* **Task to carry out**:
For the data below, work out how many lines contain the word "code" and supply only that number.

::: Records for the task :::

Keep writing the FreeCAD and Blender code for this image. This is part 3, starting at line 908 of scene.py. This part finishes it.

:::
::: Records for the task :::

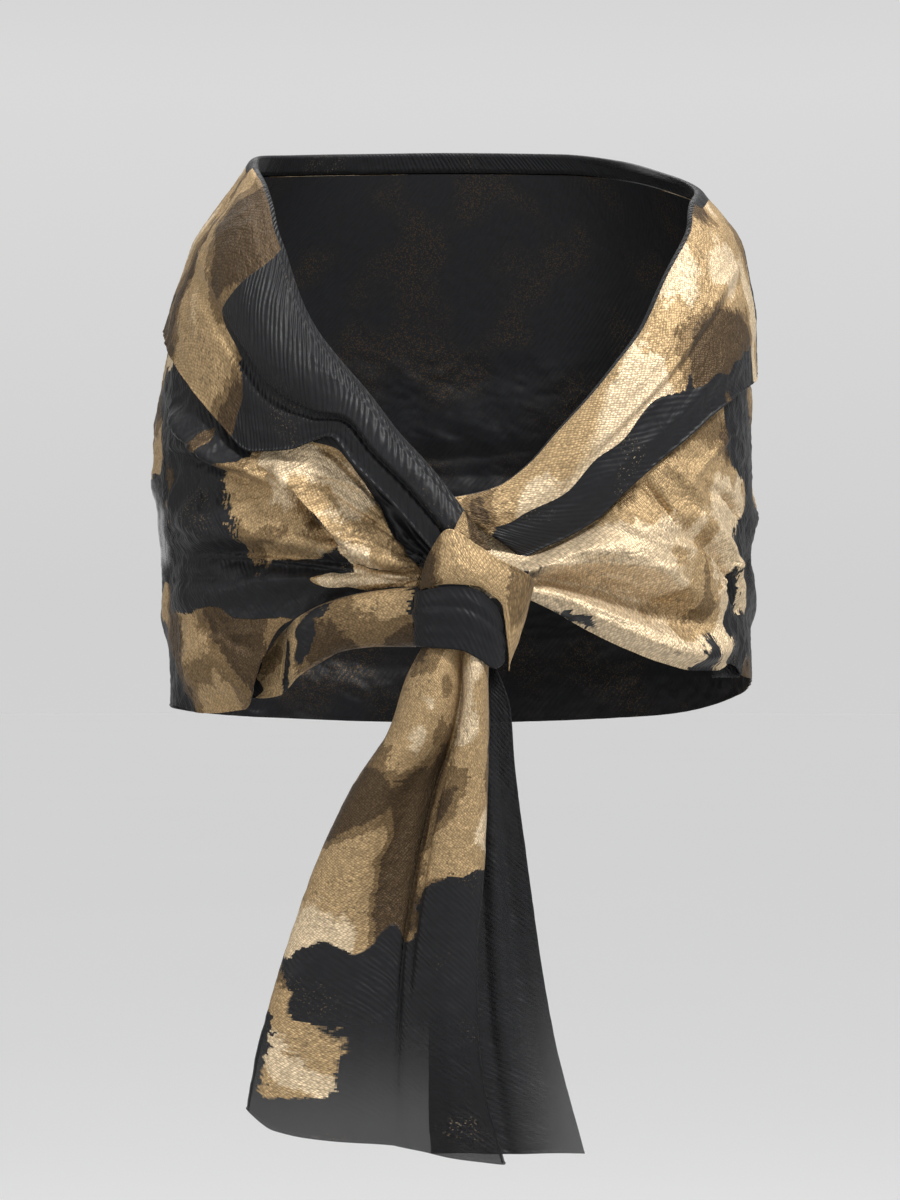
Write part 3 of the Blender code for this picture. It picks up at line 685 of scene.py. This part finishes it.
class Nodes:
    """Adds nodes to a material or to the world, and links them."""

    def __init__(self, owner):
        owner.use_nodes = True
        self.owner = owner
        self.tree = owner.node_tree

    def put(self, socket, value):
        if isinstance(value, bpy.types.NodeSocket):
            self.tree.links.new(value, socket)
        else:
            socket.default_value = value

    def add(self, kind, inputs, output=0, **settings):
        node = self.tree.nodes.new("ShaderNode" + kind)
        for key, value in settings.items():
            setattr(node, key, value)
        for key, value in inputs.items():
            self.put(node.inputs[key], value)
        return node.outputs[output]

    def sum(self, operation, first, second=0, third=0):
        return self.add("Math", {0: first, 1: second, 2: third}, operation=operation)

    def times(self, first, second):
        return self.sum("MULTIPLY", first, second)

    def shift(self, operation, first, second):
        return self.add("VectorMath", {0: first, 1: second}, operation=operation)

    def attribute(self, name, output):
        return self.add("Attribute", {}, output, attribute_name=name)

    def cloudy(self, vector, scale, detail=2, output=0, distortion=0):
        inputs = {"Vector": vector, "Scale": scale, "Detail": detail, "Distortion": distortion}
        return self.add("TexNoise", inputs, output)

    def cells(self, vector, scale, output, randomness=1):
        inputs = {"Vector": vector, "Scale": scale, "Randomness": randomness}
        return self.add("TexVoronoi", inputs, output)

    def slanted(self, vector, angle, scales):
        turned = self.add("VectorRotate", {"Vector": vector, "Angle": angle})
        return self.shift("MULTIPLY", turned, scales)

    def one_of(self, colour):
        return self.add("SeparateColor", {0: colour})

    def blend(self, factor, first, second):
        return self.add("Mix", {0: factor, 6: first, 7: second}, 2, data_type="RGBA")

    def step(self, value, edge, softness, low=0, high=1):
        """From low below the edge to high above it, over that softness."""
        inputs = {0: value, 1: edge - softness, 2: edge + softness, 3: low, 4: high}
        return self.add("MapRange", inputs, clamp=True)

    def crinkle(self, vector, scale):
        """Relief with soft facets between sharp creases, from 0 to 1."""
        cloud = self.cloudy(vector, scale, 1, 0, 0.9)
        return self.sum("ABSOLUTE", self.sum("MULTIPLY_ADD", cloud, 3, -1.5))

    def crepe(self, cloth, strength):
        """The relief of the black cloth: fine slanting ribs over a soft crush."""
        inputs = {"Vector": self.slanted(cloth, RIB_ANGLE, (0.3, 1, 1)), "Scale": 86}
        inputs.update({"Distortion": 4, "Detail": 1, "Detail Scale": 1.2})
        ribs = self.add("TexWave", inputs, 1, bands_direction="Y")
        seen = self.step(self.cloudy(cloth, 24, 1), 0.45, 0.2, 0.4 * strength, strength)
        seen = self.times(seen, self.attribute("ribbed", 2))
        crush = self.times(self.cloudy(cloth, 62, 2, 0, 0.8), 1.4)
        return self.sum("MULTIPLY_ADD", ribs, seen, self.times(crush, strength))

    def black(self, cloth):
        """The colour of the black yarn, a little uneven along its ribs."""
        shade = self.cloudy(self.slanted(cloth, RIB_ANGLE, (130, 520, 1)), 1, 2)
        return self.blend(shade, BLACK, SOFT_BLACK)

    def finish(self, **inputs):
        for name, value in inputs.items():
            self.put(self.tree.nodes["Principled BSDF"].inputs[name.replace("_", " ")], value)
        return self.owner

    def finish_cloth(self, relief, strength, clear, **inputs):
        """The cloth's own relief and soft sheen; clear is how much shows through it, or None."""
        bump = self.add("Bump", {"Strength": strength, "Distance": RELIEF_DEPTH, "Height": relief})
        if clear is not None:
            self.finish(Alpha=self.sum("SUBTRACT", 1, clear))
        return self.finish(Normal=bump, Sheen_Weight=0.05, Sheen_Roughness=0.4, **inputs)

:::

* **Complete answer**:
2